● **WRITTEN INSTRUCTION**
Look for the string "this" in every line, and copy each line that has it.

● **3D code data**

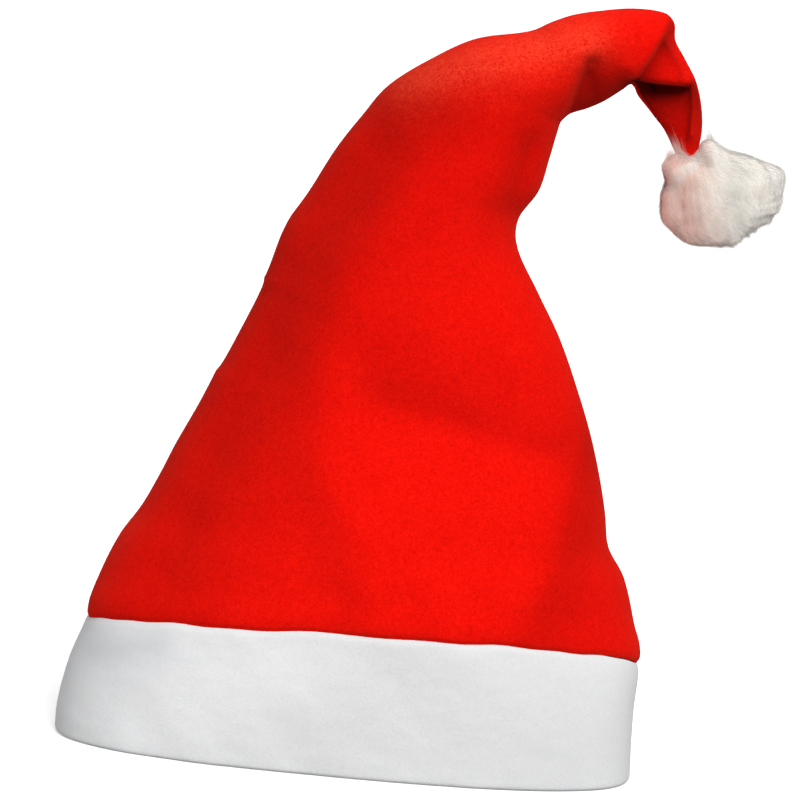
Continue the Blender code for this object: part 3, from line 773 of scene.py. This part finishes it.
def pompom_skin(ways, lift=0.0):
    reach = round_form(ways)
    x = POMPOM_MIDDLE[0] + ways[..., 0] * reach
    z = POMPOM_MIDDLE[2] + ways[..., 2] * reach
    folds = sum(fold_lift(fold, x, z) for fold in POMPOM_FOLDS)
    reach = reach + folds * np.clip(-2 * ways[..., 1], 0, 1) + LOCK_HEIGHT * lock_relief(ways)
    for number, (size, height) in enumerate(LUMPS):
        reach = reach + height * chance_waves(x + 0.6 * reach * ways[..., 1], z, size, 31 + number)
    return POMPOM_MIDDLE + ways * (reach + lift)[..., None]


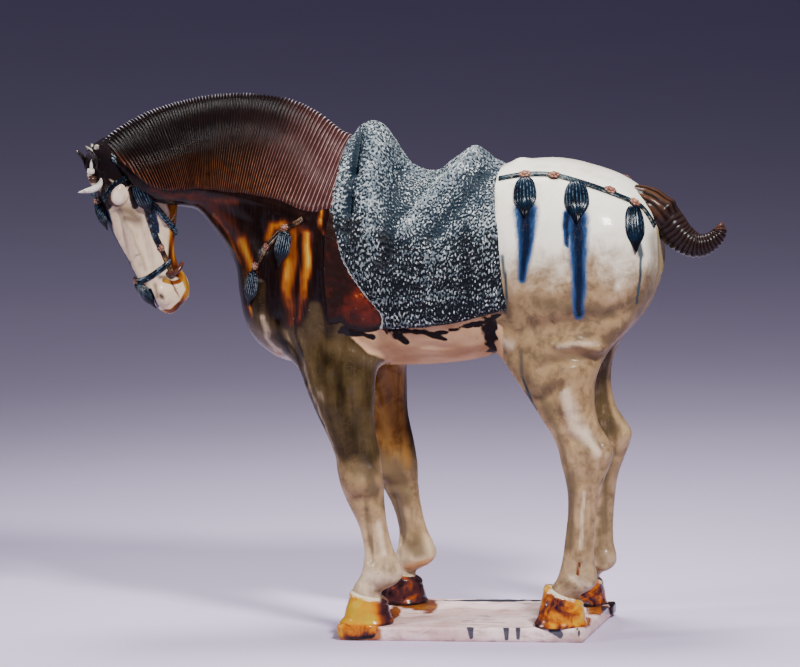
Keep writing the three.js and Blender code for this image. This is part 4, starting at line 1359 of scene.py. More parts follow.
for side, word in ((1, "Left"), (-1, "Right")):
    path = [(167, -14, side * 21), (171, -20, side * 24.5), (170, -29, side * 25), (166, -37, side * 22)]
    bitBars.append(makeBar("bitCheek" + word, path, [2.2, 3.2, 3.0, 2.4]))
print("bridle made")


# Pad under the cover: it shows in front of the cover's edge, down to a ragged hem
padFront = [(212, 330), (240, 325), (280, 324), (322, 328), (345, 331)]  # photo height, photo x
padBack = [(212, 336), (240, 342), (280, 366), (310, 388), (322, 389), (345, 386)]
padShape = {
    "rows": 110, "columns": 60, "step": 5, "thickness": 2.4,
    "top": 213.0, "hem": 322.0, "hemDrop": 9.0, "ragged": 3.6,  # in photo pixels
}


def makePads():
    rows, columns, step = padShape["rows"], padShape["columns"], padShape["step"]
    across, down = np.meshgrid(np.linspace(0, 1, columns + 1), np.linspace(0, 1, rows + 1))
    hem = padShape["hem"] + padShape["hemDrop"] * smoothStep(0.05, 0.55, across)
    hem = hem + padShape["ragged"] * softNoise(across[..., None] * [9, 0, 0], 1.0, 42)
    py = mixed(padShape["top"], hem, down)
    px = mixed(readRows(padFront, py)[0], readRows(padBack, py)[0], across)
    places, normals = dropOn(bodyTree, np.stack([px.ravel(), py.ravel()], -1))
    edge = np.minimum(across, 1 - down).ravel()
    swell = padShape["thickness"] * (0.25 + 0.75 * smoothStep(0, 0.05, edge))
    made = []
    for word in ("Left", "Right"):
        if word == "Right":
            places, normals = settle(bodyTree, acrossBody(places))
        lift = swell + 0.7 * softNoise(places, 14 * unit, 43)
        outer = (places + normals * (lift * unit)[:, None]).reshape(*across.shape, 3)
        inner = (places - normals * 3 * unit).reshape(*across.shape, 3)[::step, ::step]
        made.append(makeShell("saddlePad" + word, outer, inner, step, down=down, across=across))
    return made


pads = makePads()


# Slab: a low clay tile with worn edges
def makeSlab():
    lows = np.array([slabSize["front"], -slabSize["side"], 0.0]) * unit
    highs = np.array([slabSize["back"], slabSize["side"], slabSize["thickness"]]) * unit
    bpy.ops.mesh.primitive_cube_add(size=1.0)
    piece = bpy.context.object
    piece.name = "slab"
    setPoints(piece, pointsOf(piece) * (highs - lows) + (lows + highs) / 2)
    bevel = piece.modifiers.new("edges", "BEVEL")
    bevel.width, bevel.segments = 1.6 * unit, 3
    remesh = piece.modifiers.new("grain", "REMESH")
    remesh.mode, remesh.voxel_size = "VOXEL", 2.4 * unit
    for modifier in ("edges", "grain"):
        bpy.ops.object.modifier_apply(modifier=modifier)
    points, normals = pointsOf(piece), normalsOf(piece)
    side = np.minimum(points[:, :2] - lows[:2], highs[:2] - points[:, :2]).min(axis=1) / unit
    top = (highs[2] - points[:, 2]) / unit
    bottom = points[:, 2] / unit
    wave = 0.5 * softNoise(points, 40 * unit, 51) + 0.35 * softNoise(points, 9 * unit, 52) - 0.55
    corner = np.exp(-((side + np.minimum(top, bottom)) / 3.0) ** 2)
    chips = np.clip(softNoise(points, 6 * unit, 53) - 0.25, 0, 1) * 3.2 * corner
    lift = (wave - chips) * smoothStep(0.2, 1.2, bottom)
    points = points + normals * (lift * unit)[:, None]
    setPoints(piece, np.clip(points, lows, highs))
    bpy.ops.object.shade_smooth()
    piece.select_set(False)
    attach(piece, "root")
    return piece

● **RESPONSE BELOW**
Continue the Blender code for this object: part 3, from line 773 of scene.py. This part finishes it.
Keep writing the three.js and Blender code for this image. This is part 4, starting at line 1359 of scene.py. More parts follow.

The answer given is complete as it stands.